What do you do or where do you go to unwind and get inspired?
Walking around big cities with my wife or going on trips with her always inspires. I think I’m more interested in being wound up than unwinding.
What was the best piece of advice you have ever been given?
I’m certain I ignored the best advice I’ve ever been given and so I don’t remember it but I have a getting good advice story.
Years ago I had a friend who was an art dealer and he had as a client, a very successful independent record promotion guy who started up a vanity record label. My friend introduced us and set up this man coming to see my original band (Ultra Blue) and the guy showed up with a small entourage. He told me after the show he liked it, he smiled and was positive and said we should speak in the coming week. My friend and I met up shortly after this gig and he asked me how his client liked it. I said “He liked it! I tried to call him the week after but he was away and his secretary assured me he’d be calling me back but he hasn’t yet. Basically she says he’s absolutely slammed”. My friend said matter of factly, “he didn't like it”. I protested “no, he said he liked it but we just haven’t managed to talk yet”. But he persisted “if he liked it he would have been on the phone to you the next day or Monday morning at the latest. He didn't like it!”.
The upshot is: people say things they don’t mean. Especially, when they’re faced with you after you’ve just played or performed or to fill up the silence after your recording has just ended or they’ve just looked at your art in front of you. They feel obligated to say at least something nice. They don’t want you to fail. They instinctively know the words you want to hear and they’re ready to do their part and say their lines, jam on it and exaggerate. They might ask questions about how to hear more or declare their interest in coming to see you live. Casual fans will tell you they’re your biggest ever fan. I’m regularly surprised at how many fellow artists and musicians take the things said to them in the moment, to heart. It’s easy to want to believe it, but unless strangers actually seek you out or are willing to part with hard earned money and time, you’re not working.

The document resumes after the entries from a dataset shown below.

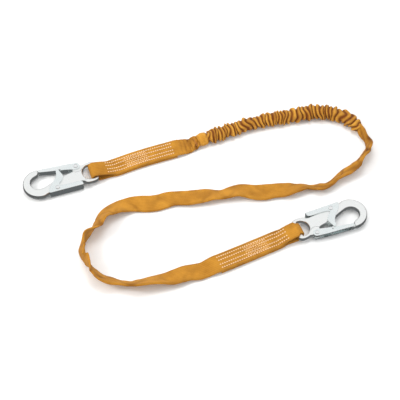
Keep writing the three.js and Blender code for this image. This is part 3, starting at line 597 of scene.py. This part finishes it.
# ------------------------------------------------------------------ gathered jacket
def jacket_mesh():
    s0, s1, n, m = GATHER_START - 2, GATHER_END + 2, 470, 60
    list_ = []
    for i in range(n + 1):
        s = s0 + (s1 - s0) * i / n
        q = station(s)
        q["c"][2] = 9.6
        q["A"] = np.array([q["A"][0], q["A"][1], 0.0])
        list_.append(q)
    frames(list_)
    rings, uvs, shade = [], [], []
    ph = 0.0
    prev = None
    for i, q in enumerate(list_):
        s = q["s"]
        # pitch of the gathers: tight, opening towards the anchor end
        pitch = 7.4 + 4.2 * float(wob(s / 15.0, 0.5)) + 3.0 * ease((s - 430) / 60)
        if prev is not None:
            ph += (s - prev) / pitch
        prev = s
        wide = 13.0 + 0.9 * float(wob(s / 24.0, 2.0)) + 1.7 * math.exp(-((s - 415) / 50) ** 2)
        high = 9.0 + 0.5 * float(wob(s / 17.0, 4.0)) + 1.3 * math.exp(-((s - 415) / 50) ** 2)
        env = 1.0
        calm = 1 - ease((s - 209) / 8)
        # collar, pinch, then the gathers; the far end draws in
        if s < 222:
            env = pick([(197, 0.80), (204, 0.98), (211, 0.94), (216, 0.70), (221, 1.02)], s)
        if s > 488:
            env = pick([(488, 1.0), (500, 0.92), (514, 0.70)], s)
        ring, col = [], []
        side = np.cross(UP, q["T"]); side = unit(side)
        for j in range(m):
            t = 2 * math.pi * j / m
            local = ph + 0.34 * math.sin(t + s * 0.045) + 0.22 * math.sin(2 * t - s * 0.051 + 1.1) + 0.12 * math.sin(3 * t + s * 0.12)
            k = math.floor(local)
            crest = 0.74 + 0.34 * math.sin(k * 2.399 + 1.7 * math.sin(t + k)) + 0.14 * math.sin(5 * t + k * 1.3)
            puff = abs(math.sin(math.pi * local)) ** 0.72
            rr = env * (0.83 + 0.22 * calm + (1 - calm) * (-0.12 + 0.45 * puff * crest))
            # flat bottom where it lies
            x, z = wide * math.cos(t) * rr, high * math.sin(t) * rr
            lean = 1.5 * puff * math.sin(t * 1.0 + k * 1.9)
            p = q["c"] + side * x + UP * z + q["T"] * lean
            p[2] = max(p[2], 0.3 + 0.2 * (1 - puff))
            ring.append(p)
            # painted shade in the grooves between gathers and on the lower crests, and a painted shadow over some whole
            # folds
            painted_fold_shadow = (1 - calm) * 0.30 * max(0.0, math.sin(k * 1.9 + 0.8 * math.sin(0.7 * k) + 0.5 * t))
            col.append(min(1.0, max(0.0, (1 - calm) * (1 - puff) ** 0.8 * 1.15 + 0.30 * (1 - crest) + painted_fold_shadow + 0.04)))
        rings.append(np.array(ring))
        uvs.append(np.array([[75.0 * j / m, s * 2.2] for j in range(m)]))
        shade.append(np.array(col))
    return loft("gathered_cover", rings, M_JACKET, uvs, shade)


jacket = jacket_mesh()
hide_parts("gathered_jacket")
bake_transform(jacket)


def core_mesh():
    list_ = []
    for i in range(121):
        q = station(214 + (501 - 214) * i / 120)
        q["c"][2] = 10.1
        q["A"] = np.array([q["A"][0], q["A"][1], 0.0])
        q["a"], q["b"], q["lower"] = 7.0 - 1.6 * max(0.0, 1 - (q["s"] - 214) / 12), 2.3, True
        list_.append(q)
    frames(list_)
    rings, uvs, shade = [], [], []
    for q in list_:
        ring, us = strap_ring(q, lambda x: 0.0, lambda x, s=q["s"]: 0.12 * math.sin(s / 2.2), lambda x: 0.0)
        rings.append(ring)
        uvs.append(np.array([[u_, q["s"]] for u_ in us]))
        shade.append(np.zeros(len(us)))
    return loft("core_web", rings, M_CORE, uvs, shade)


core = core_mesh()
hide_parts("absorber_core")
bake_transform(core)


# ------------------------------------------------------------------ stitching
def stitch_run(name, points, length=2.9, width=0.85, height=0.6, mat=None):
    """Thread stitches: one rounded, twisted grain of thread per stitch. points: (position, direction, normal)."""
    verts, faces = [], []
    for k, (p, d, nrm) in enumerate(points):
        side = unit(np.cross(nrm, d))
        base = len(verts)
        n, m = 5, 6
        for i in range(n + 1):
            f = -1 + 2 * i / n
            r = math.sqrt(max(0.0, 1 - (abs(f) ** 2.6))) + 0.12
            for j in range(m):
                t = 2 * math.pi * j / m + 0.5 * f
                verts.append((p + d * (f * length / 2) + side * (math.cos(t) * width * r) + nrm * (math.sin(t) * height * r - 0.25 * f * f)) * MM)
        for i in range(n):
            for j in range(m):
                a, b = base + i * m + j, base + i * m + (j + 1) % m
                faces.append((a, a + m, b + m, b))
        faces.append(tuple(base + j for j in range(m)))
        faces.append(tuple(base + n * m + j for j in range(m - 1, -1, -1)))
    return mesh_object(name, verts, faces, mat or M_THREAD)


def surface(end, d, off):
    """A point on the upper face of the sewn end, the direction along the seam and the face's normal."""
    s = d if end == "harness" else L - d
    q, q0, q1 = station(s), station(s - 1), station(s + 1)
    T = unit(q1["c"] - q0["c"])
    A = unit(np.array([-T[1], T[0], 0.0]))
    B = unit(np.cross(T, A))
    x = off / q["a"]
    y = q["b"] + 0.25 * max(0.0, 1 - x * x) + 0.157 * float(wob2(s / 19.0, x * 1.1, 0.3)) - 0.25
    return q["c"] + A * off + B * y, T, A, B


for end in ("harness", "anchor"):
    d0, d1 = SEWN[end]
    for i, off in enumerate(ROWS):
        pts, d = [], d0 + 0.7 * (i % 2)
        while d < d1:
            p, T, A, B = surface(end, d, min(off, 13) if d > 40 else off * 0.92)
            pts.append((p, T, B))
            d += 4.1
        ob = stitch_run(f"{end}_seam_{i + 1}", pts, length=3.3, width=1.15, height=0.7)
        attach(ob, f"webbing_{end}_end")
        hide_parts(f"{end}_stitch_row_{i + 1}")
    pts, d, k = [], 58.0, 0
    while d < 98:
        for blk in (-8.0, 0.0, 8.0):
            o0, o1 = (blk - 2.6, blk + 2.6) if k % 2 == 0 else (blk + 2.6, blk - 2.6)
            p0, T, A, B = surface(end, d, o0)
            p1, _, _, _ = surface(end, d + 3.0, o1)
            pts.append(((p0 + p1) / 2, unit(p1 - p0), B))
        d += 3.0
        k += 1
    ob = stitch_run(f"{end}_bartack", pts, length=5.8, width=0.5, height=0.45)
    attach(ob, f"webbing_{end}_end")
    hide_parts(f"{end}_stitch_zigzag")

# ------------------------------------------------------------------ hooks
PLAIN = {"hook_body": M_FORGED, "gate": M_SHEET, "lock_lever": M_SHEET, "gate_rivet": M_RIVET, "lock_rivet": M_RIVET,
         "gate_lock_pin": M_RIVET, "gate_spring": M_WIRE, "lock_spring": M_WIRE}


def finished(name, node, setup):
    """A finished copy of a CAD node with modifiers applied."""
    src = NODES[node]
    ob = bpy.data.objects.new(name, src.data.copy())
    bpy.context.scene.collection.objects.link(ob)
    ob.matrix_world = src.matrix_world.copy()
    bm = bmesh.new(); bm.from_mesh(ob.data)
    bmesh.ops.remove_doubles(bm, verts=bm.verts, dist=1e-6)
    bm.to_mesh(ob.data); bm.free()
    ob.data.polygons.foreach_set("use_smooth", [True] * len(ob.data.polygons))
    setup(ob)
    bpy.context.view_layer.update()
    dg = bpy.context.evaluated_depsgraph_get()
    me = bpy.data.meshes.new_from_object(ob.evaluated_get(dg))
    ob.modifiers.clear()
    ob.data = me
    return ob


def forge(ob):
    m = ob.modifiers.new("remesh", "REMESH"); m.mode = "VOXEL"; m.voxel_size = 0.0006; m.use_smooth_shade = True
    m = ob.modifiers.new("smooth", "SMOOTH"); m.factor, m.iterations = 0.5, 11


def press(ob):
    m = ob.modifiers.new("edges", "BEVEL"); m.width, m.segments, m.limit_method, m.angle_limit = 0.00038, 3, "ANGLE", math.radians(28)
    m.use_clamp_overlap = True
    m = ob.modifiers.new("even", "WEIGHTED_NORMAL"); m.mode, m.weight, m.keep_sharp = "FACE_AREA", 100, False


for end in ("harness", "anchor"):
    body = {"hook_body": f"{end}_hook", "gate": f"{end}_gate_assembly", "lock_lever": f"{end}_lock"}
    for part, how in (("hook_body", forge), ("gate", press), ("lock_lever", press)):
        ob = finished(f"{end}_{part}_finish", f"{end}_{part}", how)
        if how is forge:
            ob.data.polygons.foreach_set("use_smooth", [True] * len(ob.data.polygons))
        ob.data.materials.clear(); ob.data.materials.append(PLAIN[part])
        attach(ob, body[part])
        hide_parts(f"{end}_{part}")
    for part in ("gate_rivet", "lock_rivet", "gate_lock_pin", "gate_spring", "lock_spring"):
        node = NODES[f"{end}_{part}"]
        for sl in node.material_slots:
            sl.material = PLAIN[part]
        m = node.modifiers.new("soft", "BEVEL"); m.width, m.segments, m.limit_method, m.angle_limit = 0.0002, 2, "ANGLE", math.radians(35)

for end, s_t, half in (("harness", 192.0, 9.0), ("anchor", 531.0, 6.5)):
    q, q0, q1 = station(s_t), station(s_t - 1), station(s_t + 1)
    T = unit(q1["c"] - q0["c"])
    A = unit(q["A"] - T * float(q["A"] @ T))
    B = unit(np.cross(T, A))
    up = (5.6 * ease((s_t - 172) / 32)) if end == "harness" else 0.4
    pts = [(q["c"] + UP * up + A * o + B * (q["b"] + 0.3), unit(T + A * (0.35 if k_ % 2 else -0.35)), B) for k_, o in enumerate(np.arange(-half, half + 0.1, 1.6))]
    ob = stitch_run(f"absorber_bar_{end}", pts, length=4.4, width=0.6, height=0.5, mat=M_TACK)
    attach(ob, f"webbing_{end}_end")
    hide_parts(f"absorber_tack_{end}")
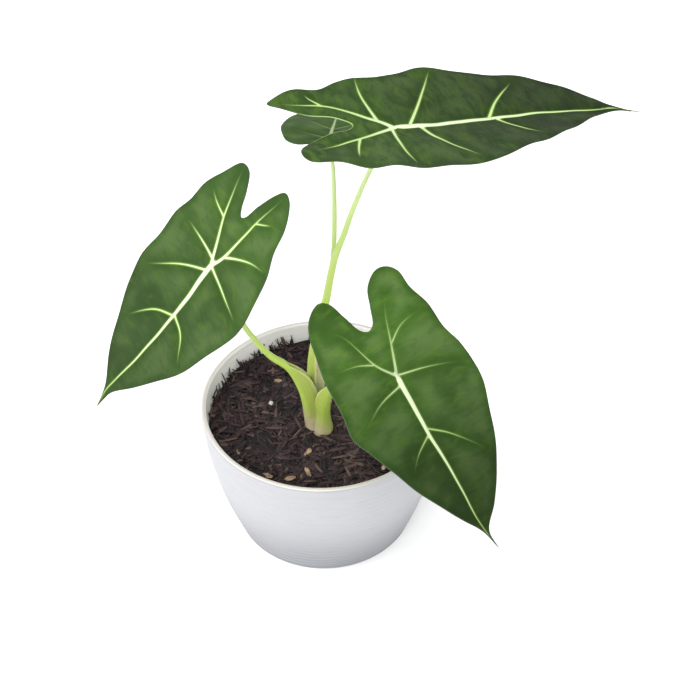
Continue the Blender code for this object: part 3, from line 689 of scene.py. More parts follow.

To finish the story though, my friend said “Here’s what you do. You drive to his office and just wait in the parking lot until you see him arrive however long it takes. Then jump out of the car and confront him, say as if pleasantly surprised “hey Jerry, I just happened to be in the neighborhood and took a chance to swing by in case I might run into you. If you have a minute I can play you this new track we have I was going to send you!” So I did exactly that. I wound up waiting in this car park for about 6 hours until I saw him finally pull up. 6 hours of psyching myself up. My heart was pounding but I jumped out and followed the script my friend outlined. Jerry was a little surprised but invited me up to his office for a “few minutes” and we listened to my track. He played me a brand new track by Sting, one that he thought was going to be a big hit (it was). He pointed out how it immediately sounded interesting within the first few seconds and said it was something I should try to do with my track. Have something, anything, of great interest happen immediately. Spoken just like a businessman speaks about music. I then asked him directly for a little demo money in order to try this and so we could record it properly. He offered $1000. I never followed it up as I felt like it was just guilt money and I wasn’t sure I knew what to do differently to be honest.
What are three questions you don’t have an answer for?
Is there life after death?
Is it better to be loved or feared?
Which is more important, skill or luck?
What creatures, voices or sounds appear most often in your dreams?
Pets of mine make appearances in my dreams, usually some sort of stress around looking after them. My dogs, past or present are running around near traffic, that kind of thing. Voices would be the voices of the people I’m interacting with but I don’t seem to actually hear them, I just have an understanding of what is said. Only occasionally is there any music. I don’t think my dreams are very aural although dreams with gig situations are plentiful.
What new ideas are occupying your mind at the moment and where do you think they will lead you?
I’m always coming up with song ideas, types of songs I’d like to write, styles of playing and singing I’d like to try, subjects I’d like to put to music. Lately I’m attracted to melodic pop joy rides with twists and turns all done in as short a time as possible. I’ve been thinking about songs with tempo and/or feel changes right in the middle of them as I haven’t written one like that before. When I finally like something enough to finish it in demo form, I will become fully absorbed in recording it all the while fantasising wildly about all the wonderful things it will lead to, someone will fall in love with it, just as I am, enough to put it in a movie, or cover it, or decide it needs to be recorded by me properly. I get crushes on songs, my own and other people’s. Some I get over, some I don’t.
If your life would be a song, what would you name it and why?
The ballad of Robbie. Robbie because that’s what my wife calls me. The Ballad of, because it’s a song about my life so it seems like the right title.
And now a question from Éric Poindron’s Weird Questionnaire: What goes on in tunnels?
Unusual acoustics, graffiti and possibly illegal dealings
Can you recommend us:
A book: Flight three USA, Ladybird book of Travel Adventure
A song: 2002 a Hit Song by Free Design
A film: Tango by Zbigniew Rybczynski
Thank you, Robert for the insightful conversation and for sharing with us your fascinating musical journey.